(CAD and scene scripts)
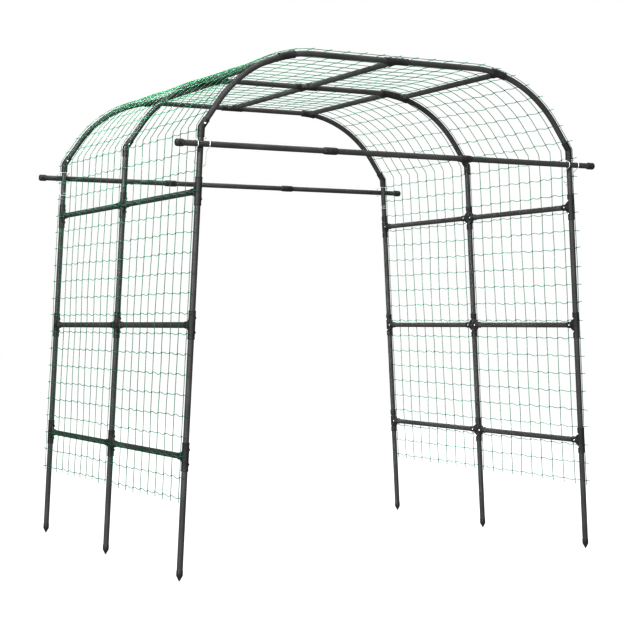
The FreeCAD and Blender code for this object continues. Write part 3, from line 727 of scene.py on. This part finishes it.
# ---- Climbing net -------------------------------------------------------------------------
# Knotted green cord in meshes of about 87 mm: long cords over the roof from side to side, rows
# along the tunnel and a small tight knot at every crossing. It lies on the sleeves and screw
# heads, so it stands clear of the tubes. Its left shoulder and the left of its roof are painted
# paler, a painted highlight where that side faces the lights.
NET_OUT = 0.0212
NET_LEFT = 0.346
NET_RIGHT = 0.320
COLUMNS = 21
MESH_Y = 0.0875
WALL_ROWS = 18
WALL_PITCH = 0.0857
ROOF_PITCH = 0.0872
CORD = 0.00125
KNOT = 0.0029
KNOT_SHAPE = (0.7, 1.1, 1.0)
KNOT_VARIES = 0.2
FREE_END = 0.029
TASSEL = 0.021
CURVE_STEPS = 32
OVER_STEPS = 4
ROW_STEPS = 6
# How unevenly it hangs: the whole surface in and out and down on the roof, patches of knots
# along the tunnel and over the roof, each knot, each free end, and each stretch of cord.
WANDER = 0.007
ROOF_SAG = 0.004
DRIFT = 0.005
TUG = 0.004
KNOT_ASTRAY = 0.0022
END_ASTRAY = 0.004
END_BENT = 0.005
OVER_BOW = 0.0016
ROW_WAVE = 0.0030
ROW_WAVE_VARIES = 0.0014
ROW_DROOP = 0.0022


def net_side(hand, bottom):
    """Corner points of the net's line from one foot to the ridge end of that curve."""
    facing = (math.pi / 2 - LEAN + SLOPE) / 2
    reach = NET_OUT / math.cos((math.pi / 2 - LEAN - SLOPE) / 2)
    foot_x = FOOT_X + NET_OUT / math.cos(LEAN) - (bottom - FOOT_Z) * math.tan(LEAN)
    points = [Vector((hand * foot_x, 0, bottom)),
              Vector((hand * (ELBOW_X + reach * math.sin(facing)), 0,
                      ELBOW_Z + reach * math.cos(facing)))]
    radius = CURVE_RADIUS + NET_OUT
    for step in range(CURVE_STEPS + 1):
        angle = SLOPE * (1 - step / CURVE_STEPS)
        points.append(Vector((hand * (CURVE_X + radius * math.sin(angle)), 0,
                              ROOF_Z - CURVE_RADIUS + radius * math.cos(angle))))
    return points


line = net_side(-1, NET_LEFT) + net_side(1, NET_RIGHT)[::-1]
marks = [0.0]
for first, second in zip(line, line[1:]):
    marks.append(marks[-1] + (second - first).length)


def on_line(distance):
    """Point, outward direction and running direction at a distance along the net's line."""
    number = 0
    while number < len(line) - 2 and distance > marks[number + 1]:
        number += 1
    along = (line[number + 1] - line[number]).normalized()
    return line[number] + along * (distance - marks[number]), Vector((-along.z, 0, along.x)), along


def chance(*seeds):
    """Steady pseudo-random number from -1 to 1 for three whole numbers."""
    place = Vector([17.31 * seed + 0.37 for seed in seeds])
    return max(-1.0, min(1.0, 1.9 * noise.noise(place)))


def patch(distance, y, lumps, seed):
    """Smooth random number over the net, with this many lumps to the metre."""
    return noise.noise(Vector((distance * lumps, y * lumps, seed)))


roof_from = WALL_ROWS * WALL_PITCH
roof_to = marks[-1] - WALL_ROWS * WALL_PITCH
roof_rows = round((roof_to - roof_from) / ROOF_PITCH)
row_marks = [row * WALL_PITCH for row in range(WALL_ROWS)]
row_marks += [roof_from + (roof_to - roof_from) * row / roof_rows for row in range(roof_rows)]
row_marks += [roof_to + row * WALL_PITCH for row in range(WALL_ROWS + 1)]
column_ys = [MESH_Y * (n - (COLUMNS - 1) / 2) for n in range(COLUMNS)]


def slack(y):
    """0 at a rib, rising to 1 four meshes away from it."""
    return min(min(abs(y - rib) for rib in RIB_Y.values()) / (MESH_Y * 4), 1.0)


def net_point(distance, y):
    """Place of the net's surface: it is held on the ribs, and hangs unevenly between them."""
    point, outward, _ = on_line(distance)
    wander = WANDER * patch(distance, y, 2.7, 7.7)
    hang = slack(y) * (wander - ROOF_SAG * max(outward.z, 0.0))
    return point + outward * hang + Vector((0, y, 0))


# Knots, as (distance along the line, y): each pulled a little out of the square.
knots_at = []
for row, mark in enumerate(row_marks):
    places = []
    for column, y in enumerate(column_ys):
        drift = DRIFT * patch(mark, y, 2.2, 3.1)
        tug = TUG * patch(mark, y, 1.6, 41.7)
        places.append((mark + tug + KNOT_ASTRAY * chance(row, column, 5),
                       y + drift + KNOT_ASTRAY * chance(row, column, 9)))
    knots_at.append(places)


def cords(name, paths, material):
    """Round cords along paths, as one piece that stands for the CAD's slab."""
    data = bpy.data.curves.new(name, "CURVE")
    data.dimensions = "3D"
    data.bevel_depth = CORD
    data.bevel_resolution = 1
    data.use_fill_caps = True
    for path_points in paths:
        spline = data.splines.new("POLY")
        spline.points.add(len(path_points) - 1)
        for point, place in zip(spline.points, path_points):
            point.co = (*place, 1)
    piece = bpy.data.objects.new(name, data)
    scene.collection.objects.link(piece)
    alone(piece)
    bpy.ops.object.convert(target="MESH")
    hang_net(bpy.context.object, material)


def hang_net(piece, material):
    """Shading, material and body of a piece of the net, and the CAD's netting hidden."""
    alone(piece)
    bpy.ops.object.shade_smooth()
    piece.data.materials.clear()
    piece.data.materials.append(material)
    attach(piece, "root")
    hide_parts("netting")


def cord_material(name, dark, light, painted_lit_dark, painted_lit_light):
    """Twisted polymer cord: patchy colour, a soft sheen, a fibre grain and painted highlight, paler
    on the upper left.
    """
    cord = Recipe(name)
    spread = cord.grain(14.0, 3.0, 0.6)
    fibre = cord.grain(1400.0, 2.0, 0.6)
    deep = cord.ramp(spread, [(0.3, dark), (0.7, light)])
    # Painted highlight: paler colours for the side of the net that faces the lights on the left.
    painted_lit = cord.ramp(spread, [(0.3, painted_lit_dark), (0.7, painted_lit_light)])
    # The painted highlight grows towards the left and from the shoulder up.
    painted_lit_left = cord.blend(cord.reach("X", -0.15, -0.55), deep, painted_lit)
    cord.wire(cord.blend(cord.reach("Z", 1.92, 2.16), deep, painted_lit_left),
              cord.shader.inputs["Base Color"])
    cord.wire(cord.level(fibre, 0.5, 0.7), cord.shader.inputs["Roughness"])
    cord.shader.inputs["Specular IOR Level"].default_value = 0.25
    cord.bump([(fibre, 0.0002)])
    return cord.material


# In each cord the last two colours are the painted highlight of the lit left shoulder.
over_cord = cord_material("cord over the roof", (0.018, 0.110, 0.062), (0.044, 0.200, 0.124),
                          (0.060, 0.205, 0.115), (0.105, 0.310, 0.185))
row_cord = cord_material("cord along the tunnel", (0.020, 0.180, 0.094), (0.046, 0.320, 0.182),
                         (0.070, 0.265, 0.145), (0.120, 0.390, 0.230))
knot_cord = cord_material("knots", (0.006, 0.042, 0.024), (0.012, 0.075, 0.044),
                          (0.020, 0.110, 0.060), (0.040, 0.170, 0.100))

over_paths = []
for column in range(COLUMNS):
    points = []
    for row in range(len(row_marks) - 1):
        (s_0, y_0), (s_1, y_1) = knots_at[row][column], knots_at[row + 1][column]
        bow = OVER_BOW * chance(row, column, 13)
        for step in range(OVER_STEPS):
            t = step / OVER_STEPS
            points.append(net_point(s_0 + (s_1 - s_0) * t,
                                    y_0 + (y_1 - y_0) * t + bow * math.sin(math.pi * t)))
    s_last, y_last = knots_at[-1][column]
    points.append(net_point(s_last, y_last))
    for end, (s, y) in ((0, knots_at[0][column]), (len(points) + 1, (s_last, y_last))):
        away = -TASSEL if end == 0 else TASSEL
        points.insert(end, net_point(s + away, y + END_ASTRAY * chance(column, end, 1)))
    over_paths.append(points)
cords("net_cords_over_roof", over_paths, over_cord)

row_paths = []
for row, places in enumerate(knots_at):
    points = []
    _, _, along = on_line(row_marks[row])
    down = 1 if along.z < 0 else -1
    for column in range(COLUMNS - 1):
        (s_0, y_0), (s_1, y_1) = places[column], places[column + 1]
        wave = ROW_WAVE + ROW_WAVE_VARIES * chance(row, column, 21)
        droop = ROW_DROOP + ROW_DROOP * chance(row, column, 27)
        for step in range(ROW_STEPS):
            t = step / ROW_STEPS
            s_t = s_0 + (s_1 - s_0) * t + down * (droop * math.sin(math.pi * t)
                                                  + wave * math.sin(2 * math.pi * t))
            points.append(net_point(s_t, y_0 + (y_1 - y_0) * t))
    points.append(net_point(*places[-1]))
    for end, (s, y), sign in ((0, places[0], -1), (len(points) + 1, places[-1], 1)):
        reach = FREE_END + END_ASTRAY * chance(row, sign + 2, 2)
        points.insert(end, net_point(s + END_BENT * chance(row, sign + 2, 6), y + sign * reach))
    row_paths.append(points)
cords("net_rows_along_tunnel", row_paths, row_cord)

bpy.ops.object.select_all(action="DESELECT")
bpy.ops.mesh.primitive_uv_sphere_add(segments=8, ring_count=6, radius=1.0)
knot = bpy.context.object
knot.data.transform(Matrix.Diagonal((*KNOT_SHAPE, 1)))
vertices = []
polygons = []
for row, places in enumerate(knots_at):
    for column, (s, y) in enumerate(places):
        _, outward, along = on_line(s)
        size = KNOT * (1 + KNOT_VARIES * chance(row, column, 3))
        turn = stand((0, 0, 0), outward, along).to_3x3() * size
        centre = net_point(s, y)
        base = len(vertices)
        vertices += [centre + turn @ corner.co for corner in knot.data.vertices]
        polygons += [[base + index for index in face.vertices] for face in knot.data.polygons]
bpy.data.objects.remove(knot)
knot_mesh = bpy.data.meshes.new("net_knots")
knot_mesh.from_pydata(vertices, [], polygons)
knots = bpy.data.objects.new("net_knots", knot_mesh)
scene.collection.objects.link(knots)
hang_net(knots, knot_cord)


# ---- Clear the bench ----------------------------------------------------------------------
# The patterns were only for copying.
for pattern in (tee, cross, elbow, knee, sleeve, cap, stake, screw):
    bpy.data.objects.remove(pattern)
...
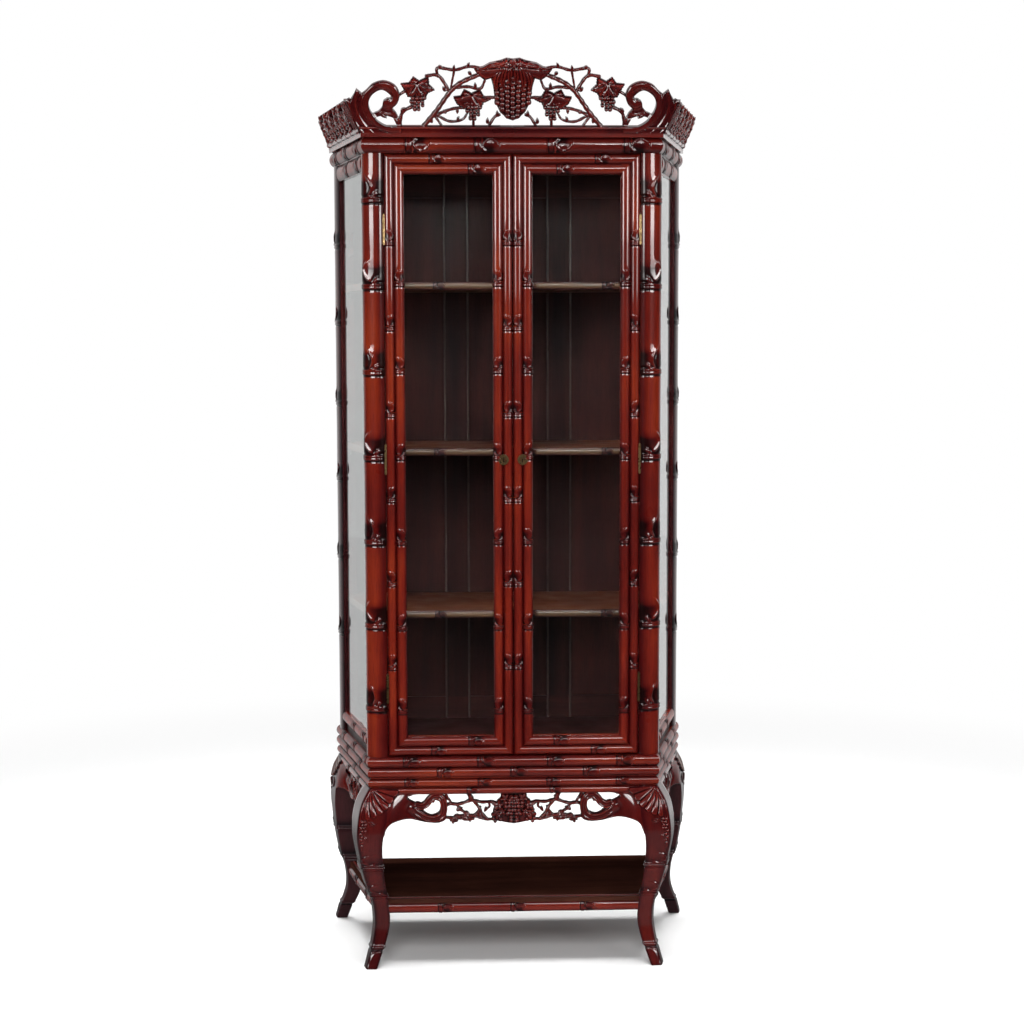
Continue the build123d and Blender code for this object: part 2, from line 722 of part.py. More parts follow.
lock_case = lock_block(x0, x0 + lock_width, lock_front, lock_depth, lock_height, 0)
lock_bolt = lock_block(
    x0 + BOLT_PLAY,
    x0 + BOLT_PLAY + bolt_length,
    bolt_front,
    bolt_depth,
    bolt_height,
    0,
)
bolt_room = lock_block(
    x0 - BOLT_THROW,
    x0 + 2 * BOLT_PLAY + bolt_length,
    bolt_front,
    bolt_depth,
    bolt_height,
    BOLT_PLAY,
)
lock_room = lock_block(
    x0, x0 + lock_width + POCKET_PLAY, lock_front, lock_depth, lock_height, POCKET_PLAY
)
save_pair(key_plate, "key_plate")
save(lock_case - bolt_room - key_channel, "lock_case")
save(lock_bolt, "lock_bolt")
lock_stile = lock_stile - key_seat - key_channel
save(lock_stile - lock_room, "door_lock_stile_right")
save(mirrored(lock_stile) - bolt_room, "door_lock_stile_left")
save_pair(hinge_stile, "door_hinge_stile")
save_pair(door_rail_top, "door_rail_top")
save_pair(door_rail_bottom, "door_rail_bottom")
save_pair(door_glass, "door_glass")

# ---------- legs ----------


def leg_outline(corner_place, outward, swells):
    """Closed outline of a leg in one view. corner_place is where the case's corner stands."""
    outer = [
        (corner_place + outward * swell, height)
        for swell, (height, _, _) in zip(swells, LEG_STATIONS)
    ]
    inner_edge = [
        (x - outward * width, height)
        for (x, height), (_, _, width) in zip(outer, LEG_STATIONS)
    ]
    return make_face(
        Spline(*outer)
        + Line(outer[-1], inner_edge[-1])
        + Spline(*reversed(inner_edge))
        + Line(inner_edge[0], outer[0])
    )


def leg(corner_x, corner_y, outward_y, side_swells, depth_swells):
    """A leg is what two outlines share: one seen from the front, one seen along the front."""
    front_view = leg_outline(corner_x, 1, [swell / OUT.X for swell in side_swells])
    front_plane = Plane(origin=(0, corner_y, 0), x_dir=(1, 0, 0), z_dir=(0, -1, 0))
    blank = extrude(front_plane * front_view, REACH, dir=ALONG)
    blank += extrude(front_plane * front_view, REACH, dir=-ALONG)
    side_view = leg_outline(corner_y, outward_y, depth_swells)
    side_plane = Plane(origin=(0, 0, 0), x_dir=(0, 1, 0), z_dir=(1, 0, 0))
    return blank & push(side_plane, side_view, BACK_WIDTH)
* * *
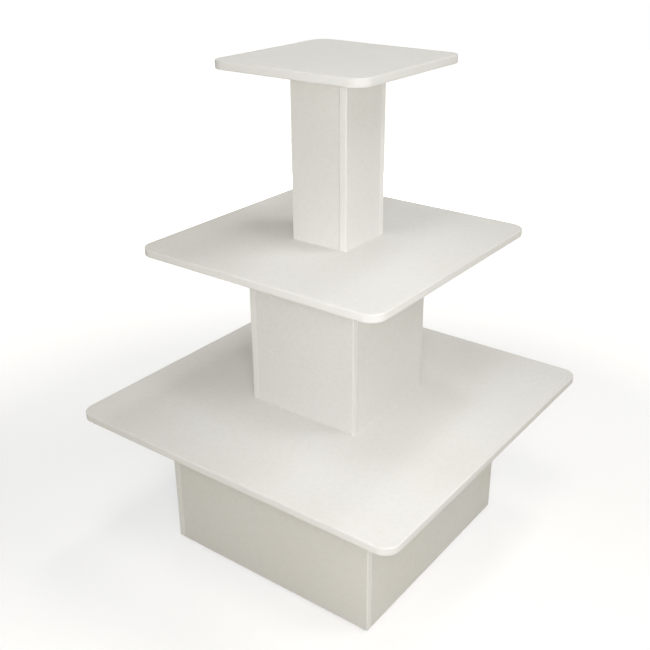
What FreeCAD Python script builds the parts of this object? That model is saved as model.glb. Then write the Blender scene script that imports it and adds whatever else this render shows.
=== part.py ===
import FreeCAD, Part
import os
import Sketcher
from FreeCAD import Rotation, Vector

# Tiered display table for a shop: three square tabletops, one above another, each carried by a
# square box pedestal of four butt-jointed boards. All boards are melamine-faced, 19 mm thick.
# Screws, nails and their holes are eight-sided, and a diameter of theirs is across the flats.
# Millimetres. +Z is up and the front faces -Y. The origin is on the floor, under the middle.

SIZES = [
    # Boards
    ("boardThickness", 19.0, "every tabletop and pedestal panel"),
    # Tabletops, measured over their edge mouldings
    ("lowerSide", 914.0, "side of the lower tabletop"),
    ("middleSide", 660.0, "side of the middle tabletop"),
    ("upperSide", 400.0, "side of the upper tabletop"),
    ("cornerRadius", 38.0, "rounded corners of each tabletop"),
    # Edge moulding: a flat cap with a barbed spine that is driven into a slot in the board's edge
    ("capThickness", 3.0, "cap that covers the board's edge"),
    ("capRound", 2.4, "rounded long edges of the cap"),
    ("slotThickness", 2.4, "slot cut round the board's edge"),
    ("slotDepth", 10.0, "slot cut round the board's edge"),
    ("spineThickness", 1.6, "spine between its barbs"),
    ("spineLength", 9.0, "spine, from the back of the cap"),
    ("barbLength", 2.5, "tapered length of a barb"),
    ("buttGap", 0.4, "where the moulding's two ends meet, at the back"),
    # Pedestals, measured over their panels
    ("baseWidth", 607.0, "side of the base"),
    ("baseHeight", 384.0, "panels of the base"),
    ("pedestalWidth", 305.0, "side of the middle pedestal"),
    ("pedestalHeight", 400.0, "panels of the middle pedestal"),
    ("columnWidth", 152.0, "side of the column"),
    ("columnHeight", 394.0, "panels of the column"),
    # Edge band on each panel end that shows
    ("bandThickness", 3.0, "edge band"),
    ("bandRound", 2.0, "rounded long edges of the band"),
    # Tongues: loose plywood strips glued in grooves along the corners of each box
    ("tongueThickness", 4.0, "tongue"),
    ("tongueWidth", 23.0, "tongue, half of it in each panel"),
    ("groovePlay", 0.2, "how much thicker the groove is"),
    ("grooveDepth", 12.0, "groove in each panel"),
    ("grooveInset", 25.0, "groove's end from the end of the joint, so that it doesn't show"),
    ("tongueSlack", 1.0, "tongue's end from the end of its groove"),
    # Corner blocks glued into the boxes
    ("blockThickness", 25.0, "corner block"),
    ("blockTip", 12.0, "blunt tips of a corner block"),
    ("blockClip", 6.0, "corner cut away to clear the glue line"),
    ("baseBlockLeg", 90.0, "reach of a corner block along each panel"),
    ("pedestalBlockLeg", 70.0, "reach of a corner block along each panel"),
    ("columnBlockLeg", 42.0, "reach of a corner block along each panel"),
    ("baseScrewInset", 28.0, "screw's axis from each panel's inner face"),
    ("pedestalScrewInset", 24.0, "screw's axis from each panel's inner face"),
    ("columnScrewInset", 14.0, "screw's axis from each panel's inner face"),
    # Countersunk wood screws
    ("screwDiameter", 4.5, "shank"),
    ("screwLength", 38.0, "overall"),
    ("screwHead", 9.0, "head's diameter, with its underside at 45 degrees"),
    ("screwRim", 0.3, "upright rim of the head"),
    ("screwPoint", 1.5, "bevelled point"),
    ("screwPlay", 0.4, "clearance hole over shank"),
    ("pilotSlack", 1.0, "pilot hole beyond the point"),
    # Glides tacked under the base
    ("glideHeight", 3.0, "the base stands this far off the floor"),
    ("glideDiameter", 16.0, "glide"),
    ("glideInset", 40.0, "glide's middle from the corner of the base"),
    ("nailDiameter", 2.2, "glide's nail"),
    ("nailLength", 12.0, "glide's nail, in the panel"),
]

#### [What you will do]
Only lines with "this" are wanted here; list each of them.

#### [Task response]
The FreeCAD and Blender code for this object continues. Write part 3, from line 727 of scene.py on. This part finishes it.
    """Smooth random number over the net, with this many lumps to the metre."""
Continue the build123d and Blender code for this object: part 2, from line 722 of part.py. More parts follow.
What FreeCAD Python script builds the parts of this object? That model is saved as model.glb. Then write the Blender scene script that imports it and adds whatever else this render shows.
    ("glideHeight", 3.0, "the base stands this far off the floor"),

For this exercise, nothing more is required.